Responsabilidade de todos
"Eles nos batem, nos xingam, nos humilham sem cessar, e enquanto o povo preto, enquanto o povo periférico não fincar o pé na rua, não fincar o pé na luta, e da rua não arredar, eles vão continuar. É responsabilidade de todos. Todos os pretos, todas as pretas, e todos os que se dizem aliados da nossa causa". Elaine Mineiro, em seu discurso em frente ao MASP. A educadora e coordenadora de um dos núcleos de base da Uneafro, rede de cursinhos populares, foi eleita vereadora pelo PSOL em São Paulo, por meio do Mandato Coletivo Quilombo Periférico.
Lutador periférico
"Eu vim da rua, conheço a rua, conheço os bang, e já cansei de chorar muitas vezes o meu sangue.
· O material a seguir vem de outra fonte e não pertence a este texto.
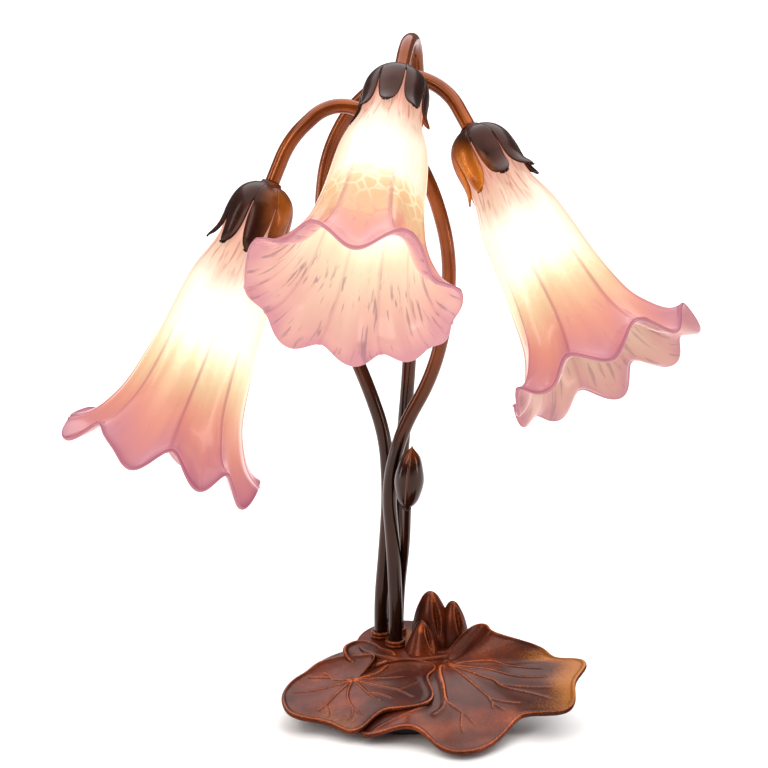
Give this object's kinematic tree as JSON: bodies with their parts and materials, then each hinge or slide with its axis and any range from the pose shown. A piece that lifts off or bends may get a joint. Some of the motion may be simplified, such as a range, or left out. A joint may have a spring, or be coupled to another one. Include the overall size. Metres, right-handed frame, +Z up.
{
  "type": "table lamp",
  "caption": "Table lamp: bent metal stems rise from a cast lily-pad base with buds and carry hanging ruffled blown-glass flower shades under slit metal sepal caps.",
  "frame": {"origin": "centre of the round base's underside, on the table", "axes": "+Z up, +X to the viewer's right, -Y towards the viewer"},
  "size_m": [0.3794, 0.2709, 0.4276],
  "materials": {
    "felt": "dark felt",
    "steel_plate": "dark bronze paint",
    "bronze_casting": "mahogany bronze with copper edges, glossy",
    "bronze_tube": "dark bronze, glossy",
    "bronze_trim": "dark bronze, glossy",
    "bronze_sheet": "dark bronze, glossy",
    "zinc_steel": "zinc plated",
    "brass": "stamped brass",
    "nickel_brass": "nickel plated",
    "black_plastic": "moulded phenolic",
    "white_plastic": "moulded nylon",
    "lead_insulation": "extruded insulation",
    "black_rubber": "moulded",
    "art_glass": "blown glass, cream to salmon pink with a plum rim",
    "bulb_glass": "frosted glass, lit"
  },
  "bodies": {
    "lamp": {"felt_pad": "felt", "base_plate": "steel_plate", "base_casting": "bronze_casting", "base_screws": "zinc_steel", "cord_grommet": "black_rubber", "foot_washers": "zinc_steel", "foot_nuts": "zinc_steel", "terminal_block": "white_plastic", "bud_stem": "bronze_tube", "foot_collar_bud": "bronze_trim", "stem_bud": "bronze_casting", "arm_left": "bronze_tube", "lead_left": "lead_insulation", "foot_collar_left": "bronze_trim", "sepal_cap_left": "bronze_sheet", "cap_locknut_left": "zinc_steel", "lampholder_left": "black_plastic", "screw_shell_left": "brass", "contact_left": "brass", "glass_shade_left": "art_glass", "shade_ring_left": "black_plastic", "arm_right": "bronze_tube", "lead_right": "lead_insulation", "foot_collar_right": "bronze_trim", "sepal_cap_right": "bronze_sheet", "cap_locknut_right": "zinc_steel", "lampholder_right": "black_plastic", "screw_shell_right": "brass", "contact_right": "brass", "glass_shade_right": "art_glass", "shade_ring_right": "black_plastic", "arm_centre": "bronze_tube", "lead_centre": "lead_insulation", "foot_collar_centre": "bronze_trim", "sepal_cap_centre": "bronze_sheet", "cap_locknut_centre": "zinc_steel", "lampholder_centre": "black_plastic", "screw_shell_centre": "brass", "contact_centre": "brass", "glass_shade_centre": "art_glass", "shade_ring_centre": "black_plastic"},
    "bulb_left": {"bulb_base_left": "nickel_brass", "bulb_glass_left": "bulb_glass"},
    "bulb_right": {"bulb_base_right": "nickel_brass", "bulb_glass_right": "bulb_glass"},
    "bulb_centre": {"bulb_base_centre": "nickel_brass", "bulb_glass_centre": "bulb_glass"}
  },
  "joints": [
    {"name": "bulb_left_turn", "type": "hinge", "parent": "lamp", "child": "bulb_left", "pos_m": [-0.09031, -0.01895, 0.3233], "axis": [-0.3699, -0.2439, -0.8965], "range_deg": [0, 1620]},
    {"name": "bulb_right_turn", "type": "hinge", "parent": "lamp", "child": "bulb_right", "pos_m": [0.04571, -0.01477, 0.35827], "axis": [0.4535, -0.4813, -0.7501], "range_deg": [0, 1620]},
    {"name": "bulb_centre_turn", "type": "hinge", "parent": "lamp", "child": "bulb_centre", "pos_m": [-0.00808, -0.03346, 0.39803], "axis": [-0.1518, -0.811, -0.565], "range_deg": [0, 1620]}
  ]
}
Negro, desde Palmares até agora, infelizmente mano é só tristeza na trilha sonora. Por isso, parem de nos matar. Eis a minha revanche. Aqui estou eu mais um Davi derrubando gigantes. Preto, pobre, e falo sério, aqui estou eu lutador periférico". Alexandre Bane, rapper, soletrando trecho do último disco lançado "Do papelão à reação".
Escravidão Legalizada
"Enquanto houve uma de nós de pé, a nossa herança, a nossa ancestralidade, não vai morrer, não vai tombar. Podem tombar a nossa carne, podem tombar o nosso corpo. Mas a nossa luta, a nossa garra, ela é ancestral. Foram trezentos e oitenta anos de uma escravidão legalizada. São quase 140 de uma falsa abolição e nós seguimos em marcha. Estamos marchando pelo bem-viver, estamos marchando por Marielle Franco, por Luiza Mahin, por Luiz Gama, por Dandara, por Xica Manicongo. E seguiremos em marcha, seguiremos avançando, até que todxs sejamos livres." Periférica, negra e trans, Erika Hilton em seu discurso emocionado em frente ao MASP. Com 50.508 votos, Hilton foi a parlamentar mais votada do Brasil nestas eleições e eleita pelo PSOL, em São Paulo.
Capitalismo e racismo
"Tem uma campanha da direita contra o Dia da Consciência Negra. O Bolsonaro fala que não precisa, porque não existe racismo. Então mostra que a importância desse dia de ser um dia de a gente poder recuperar a historia da luta negra contra a escravidão, que no nosso tempo só pode ser a luta contra o nosso sistema econômico, o capitalismo, que se aproveita do racismo, justamente para potencializar seus lucros, aumentar as taxas de lucratividade através da precarização do trabalho negro, a gente tem aí Ifood, o Rappi, que não deixa a gente mentir. São jovens e trabalhadores negros que não tem nem o direitos de serem reconhecidos como trabalhadores". Letícia Parks, negra, marxista e revolucionária. É militante e fundadora do Quilombo Vermelho.